**Given request**
Return, exactly as written, every line from the first line of the data below through the line that contains "from math import cos, pi, radians, sin, sqrt".

**Supplied information**
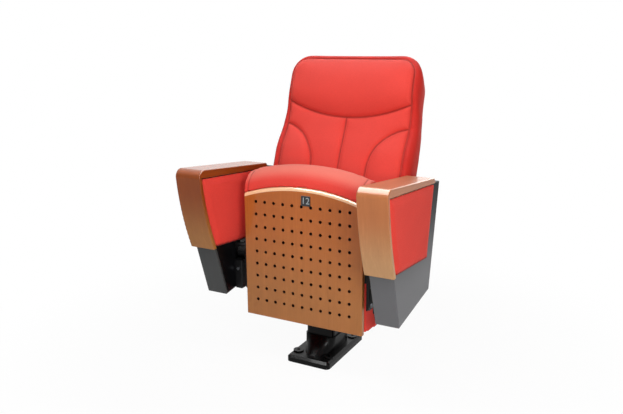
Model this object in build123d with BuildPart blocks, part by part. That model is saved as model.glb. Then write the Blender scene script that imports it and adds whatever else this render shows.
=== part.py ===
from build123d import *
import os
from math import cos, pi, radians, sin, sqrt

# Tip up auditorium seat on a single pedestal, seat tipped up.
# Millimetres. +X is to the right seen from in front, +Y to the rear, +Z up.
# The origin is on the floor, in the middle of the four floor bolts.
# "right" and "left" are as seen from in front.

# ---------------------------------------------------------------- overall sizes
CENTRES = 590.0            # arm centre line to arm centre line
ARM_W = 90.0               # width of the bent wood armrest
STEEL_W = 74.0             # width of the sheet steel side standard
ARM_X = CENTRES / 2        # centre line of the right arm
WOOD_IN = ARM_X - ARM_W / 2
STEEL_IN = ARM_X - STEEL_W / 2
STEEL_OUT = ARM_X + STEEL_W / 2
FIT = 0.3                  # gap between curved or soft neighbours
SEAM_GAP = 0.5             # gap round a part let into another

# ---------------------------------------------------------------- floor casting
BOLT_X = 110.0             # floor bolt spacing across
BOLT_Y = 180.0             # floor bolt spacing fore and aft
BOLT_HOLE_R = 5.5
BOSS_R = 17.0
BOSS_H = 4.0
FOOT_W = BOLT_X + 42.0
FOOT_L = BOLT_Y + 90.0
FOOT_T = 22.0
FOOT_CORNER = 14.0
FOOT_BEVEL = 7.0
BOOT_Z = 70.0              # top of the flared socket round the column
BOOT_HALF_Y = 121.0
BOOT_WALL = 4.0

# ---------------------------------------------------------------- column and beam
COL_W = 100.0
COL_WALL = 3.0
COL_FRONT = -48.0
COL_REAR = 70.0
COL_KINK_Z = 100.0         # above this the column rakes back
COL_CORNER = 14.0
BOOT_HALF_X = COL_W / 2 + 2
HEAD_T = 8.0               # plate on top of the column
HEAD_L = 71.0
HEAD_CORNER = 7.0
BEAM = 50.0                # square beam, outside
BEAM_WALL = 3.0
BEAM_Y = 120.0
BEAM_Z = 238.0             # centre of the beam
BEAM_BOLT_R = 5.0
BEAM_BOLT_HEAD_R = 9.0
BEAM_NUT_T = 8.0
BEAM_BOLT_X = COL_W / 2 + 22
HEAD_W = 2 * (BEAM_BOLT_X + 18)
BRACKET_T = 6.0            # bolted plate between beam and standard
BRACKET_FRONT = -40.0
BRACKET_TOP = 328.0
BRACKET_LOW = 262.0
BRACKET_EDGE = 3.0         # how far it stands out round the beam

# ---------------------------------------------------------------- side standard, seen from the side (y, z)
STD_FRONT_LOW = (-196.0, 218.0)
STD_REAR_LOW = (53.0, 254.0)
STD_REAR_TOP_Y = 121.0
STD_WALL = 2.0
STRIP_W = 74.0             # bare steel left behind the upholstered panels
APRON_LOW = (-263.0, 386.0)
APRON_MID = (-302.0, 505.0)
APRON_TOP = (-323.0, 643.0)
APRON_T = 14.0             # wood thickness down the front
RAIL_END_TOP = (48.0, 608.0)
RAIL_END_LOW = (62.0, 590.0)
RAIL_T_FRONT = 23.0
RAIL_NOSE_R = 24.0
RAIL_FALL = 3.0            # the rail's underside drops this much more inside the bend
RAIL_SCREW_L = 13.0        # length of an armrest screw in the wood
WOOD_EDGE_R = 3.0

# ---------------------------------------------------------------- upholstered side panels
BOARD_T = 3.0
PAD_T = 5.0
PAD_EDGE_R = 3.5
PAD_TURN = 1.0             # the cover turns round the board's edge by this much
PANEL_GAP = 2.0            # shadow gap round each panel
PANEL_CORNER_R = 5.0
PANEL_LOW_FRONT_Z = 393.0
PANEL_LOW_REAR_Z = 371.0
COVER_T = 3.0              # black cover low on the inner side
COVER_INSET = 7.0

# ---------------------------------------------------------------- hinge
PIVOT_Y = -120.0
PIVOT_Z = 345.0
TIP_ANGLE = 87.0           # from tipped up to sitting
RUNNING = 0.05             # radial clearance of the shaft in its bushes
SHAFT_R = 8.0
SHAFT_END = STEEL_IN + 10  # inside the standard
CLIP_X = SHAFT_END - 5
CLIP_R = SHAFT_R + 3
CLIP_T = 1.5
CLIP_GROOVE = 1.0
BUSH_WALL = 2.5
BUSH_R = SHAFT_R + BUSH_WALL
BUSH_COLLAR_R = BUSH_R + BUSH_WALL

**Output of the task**
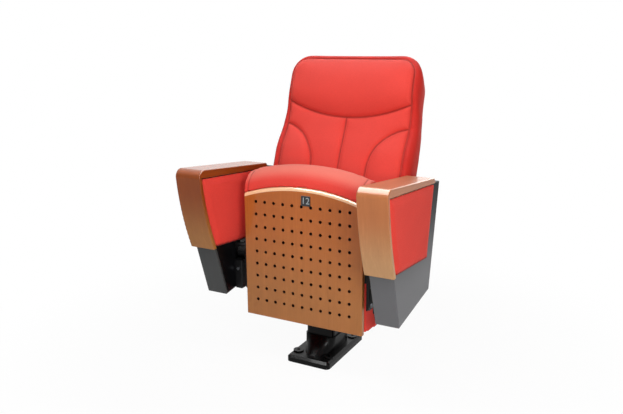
Model this object in build123d with BuildPart blocks, part by part. That model is saved as model.glb. Then write the Blender scene script that imports it and adds whatever else this render shows.
=== part.py ===
from build123d import *
import os
from math import cos, pi, radians, sin, sqrt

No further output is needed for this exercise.